Dei tre marinai eoliqni morti nell’esplosione della
Brin, solo del cannoniere scelto Ravesi
Vincenzo, sono state reperire informazioni dettagliate, fornite dall’atto di
morte .
“ Ministero della Marina,
divisione generale del Corpo Reale Equipaggi – Divisione Mobilitazione- Atto di
Morte di Ravesi Vincenzo, iscritto al n°280 del registro degli atti di morte di
questo Ministero.

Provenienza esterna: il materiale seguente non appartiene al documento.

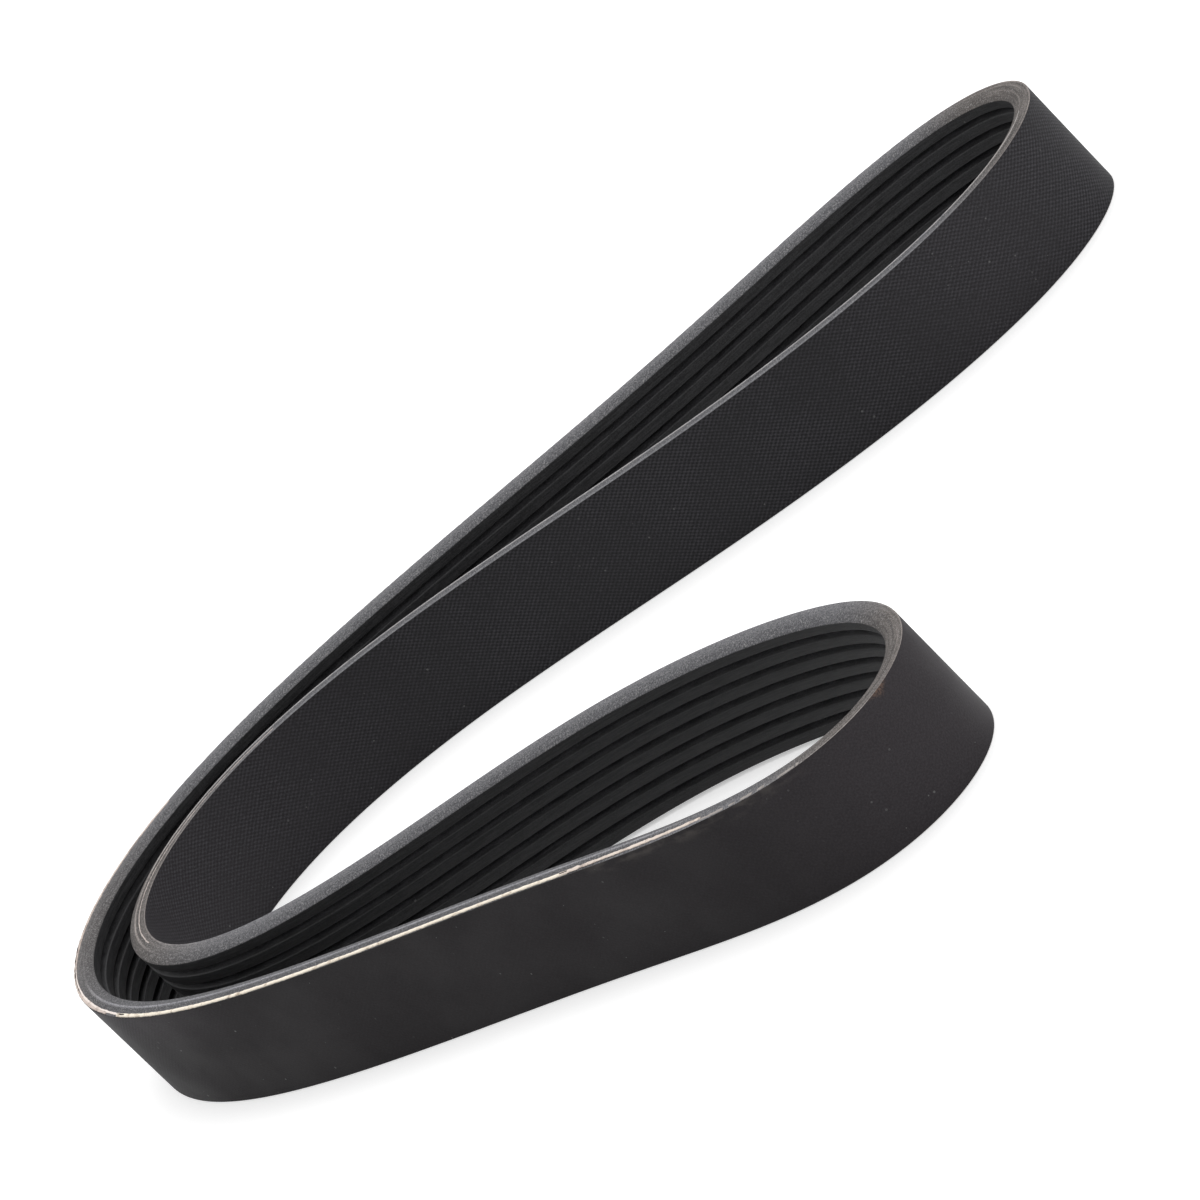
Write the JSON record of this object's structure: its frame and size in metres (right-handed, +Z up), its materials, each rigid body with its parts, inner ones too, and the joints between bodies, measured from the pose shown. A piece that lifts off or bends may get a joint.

L’anno millenovecentoquindici addì ventuno del mese di
Dicembre, alle ore 15:00 nel Ministero della Marina in Roma, avanti a me
Capitano di Vascello Carlo De Luca, Direttore Capo Divisione a ciò delegato da
S.E. il Ministro della Marina, sono comparsi i sottoindicati militari, ambedue
superstiti della R. Nave Benedetto Brin
e presenti a bordo nel momento del disgraziato accidente che nel porto di
Brindisi causò la perdita della R. Nave e di parte del suo equipaggio:
1° Errico Pietro di anni
quarantasette capo cannoniere di 1^ classe nel corpo reali equipaggi, matricola
38586 domiciliato in Spezia;
2° Lantieri Giuseppe di anni
quarantaquattro Aiutante di 1^ classe nel corpo reali equipaggi, matricola
32271 Domiciliato in Spezia
I quali mi hanno dichiarato che
alle ore antimeridiane otto del giorno ventisette Settembre
millenovecentoquindici, nel porto di Brindisi in occasione del disgraziato
accidente suddetto, è morto Ravesi Vincenzo celibe di anni venti, residente a
Lipari imbarcato su detta R. Nave nella sua qualità di cannoniere scelto nel
corpo dei reali equipaggi matricola 87075, nato in Lipari il giorno dieci
Gennaio milleottocentonovantacinque, da Ravesi Francesco e dalla fu Marturano
Angela, domiciliati in Lipari – e che non fu rinvenuto il di lui cadavere. Questo
atto è stato compilato dal sottoscritto, in mancanza del commissario di bordo,
perito nell’accidente sopraindicato.”